Is It The Ego Talking?
Finance is not an industry that is known for selfless humble people and I suspect that the “Wall Street insiders” mentioned in the book being discussed in my group chat may have had just a bit of a complex and wanted to make themselves seem better than they really were.
In finance and especially the finance industry in New York, everything is measured by money. There is a belief that money makes the organization and makes the person, so there may be a tendency from many, especially those that want to speak to the media or writers, to stroke their own ego and look down on other sectors of finance, when in reality, it may not have much truth to it.
The lesson here is always be skeptical of the media portrayal of Wall Street or any industry as a whole. They are looking for sensational stories that get people angry which then entices them to read more. Having people who work on Wall Street typified as assholes who make a ton of money and look down upon everyone else speaks to the narrative they know people believe and they want to reinforce. Reality though, has a way of making things a little less cut and dry.

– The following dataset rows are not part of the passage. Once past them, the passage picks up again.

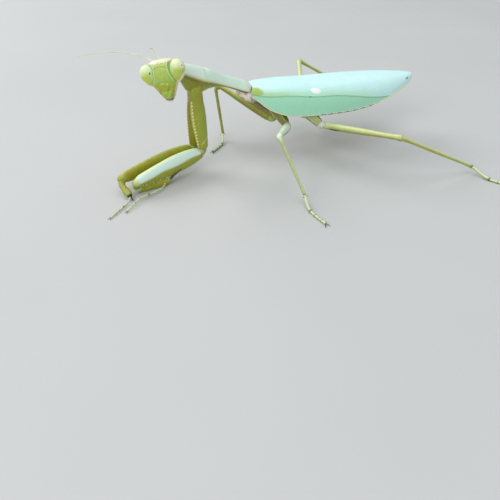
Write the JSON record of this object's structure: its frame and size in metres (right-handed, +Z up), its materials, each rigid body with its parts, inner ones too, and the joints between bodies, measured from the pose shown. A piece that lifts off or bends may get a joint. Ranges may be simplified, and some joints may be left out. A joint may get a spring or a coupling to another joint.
{
  "type": "praying mantis",
  "caption": "Still life-size praying mantis, standing with its forelegs laid on the floor, its head turned aside and its wings closed over its back.",
  "frame": {"origin": "middle of the whole animal's bounding box, on the floor it stands on", "axes": "-X the way the body points, from the wing tips to the head; +Z up; the animal's left side is towards -Y"},
  "size_m": [0.0882, 0.0656, 0.0312],
  "materials": {
    "skin": "waxy green cuticle, paler on the back and on the outer faces of the legs",
    "eye": "smooth pale green with a small dark false pupil",
    "feeler": "thin, pale and ringed",
    "mouth": "olive and brown mouthparts with pale palps",
    "wing": "satin mint green with fine veins and a white spot",
    "hind_wing": "thin pleated membrane",
    "spine": "hard dark tips of spines and claws"
  },
  "bodies": {
    "root": {"head": "skin", "neck": "skin", "prothorax": "skin", "thorax": "skin", "abdomen_front": "skin", "abdomen_rear": "skin", "cercus_left": "skin", "cercus_right": "skin", "coxa_fore_left": "skin", "femur_fore_left": "skin", "tibia_fore_left": "skin", "tarsus_fore_left": "skin", "coxa_fore_right": "skin", "femur_fore_right": "skin", "tibia_fore_right": "skin", "tarsus_fore_right": "skin", "coxa_mid_left": "skin", "femur_mid_left": "skin", "tibia_mid_left": "skin", "tarsus_mid_left": "skin", "coxa_mid_right": "skin", "femur_mid_right": "skin", "tibia_mid_right": "skin", "tarsus_mid_right": "skin", "coxa_hind_left": "skin", "femur_hind_left": "skin", "tibia_hind_left": "skin", "tarsus_hind_left": "skin", "coxa_hind_right": "skin", "femur_hind_right": "skin", "tibia_hind_right": "skin", "tarsus_hind_right": "skin", "mouthparts": "mouth", "eye_left": "eye", "eye_right": "eye", "antenna_left": "feeler", "antenna_right": "feeler", "tegmen_left": "wing", "tegmen_right": "wing", "hindwings": "hind_wing"}
  },
  "joints": []
}
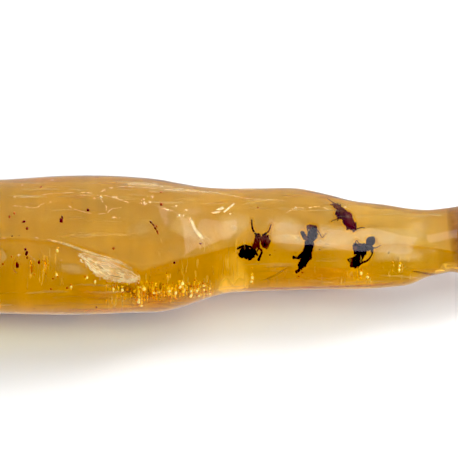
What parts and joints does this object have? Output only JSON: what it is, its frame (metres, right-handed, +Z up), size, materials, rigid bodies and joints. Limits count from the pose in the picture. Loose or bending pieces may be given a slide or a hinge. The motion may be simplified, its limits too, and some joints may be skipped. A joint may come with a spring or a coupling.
{
  "type": "insects in copal",
  "caption": "Polished honey-yellow lump of copal, thick at one end and drawn out to a small bulb at the other, with ants sealed inside it.",
  "frame": {"origin": "centre of the footprint, on the plane that the lump rests on", "axes": "+X along the lump from its thick end to its small bulb, +Z up; the polished window faces -Y and up"},
  "size_m": [0.0854, 0.0179, 0.0163],
  "materials": {
    "copal": "polished clear honey-yellow resin",
    "black_chitin": "satin",
    "red_chitin": "satin"
  },
  "bodies": {
    "root": {"copal_front": "copal", "copal_back": "copal", "curled_ant": "black_chitin", "long_ant": "black_chitin", "red_ant": "red_chitin", "winged_ant": "black_chitin"}
  },
  "joints": []
}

Stories of greed on Wall Street speak to our emotional side. The sense that the system is rigged against the little guy, the envy we may feel for people making much more than us, our sense of morality that makes us say “I would never do that, I am not like those people.” This is why bashing certain jobs and industries is so popular and the press knows this. They fan the flames of those emotions and even when it makes us upset, it also gets us to read more.
But this is not a tirade against “fake news” it’s just an argument for being skeptical of what you read and doing a bit of your own critical thinking. The internet and these phones in our hands are powerful tools, giving us information at our fingertips that was unimaginable a generation ago. As I showed in this analysis, use those tools at your disposal to dispel the myths and the rumors you may run into on a daily basis.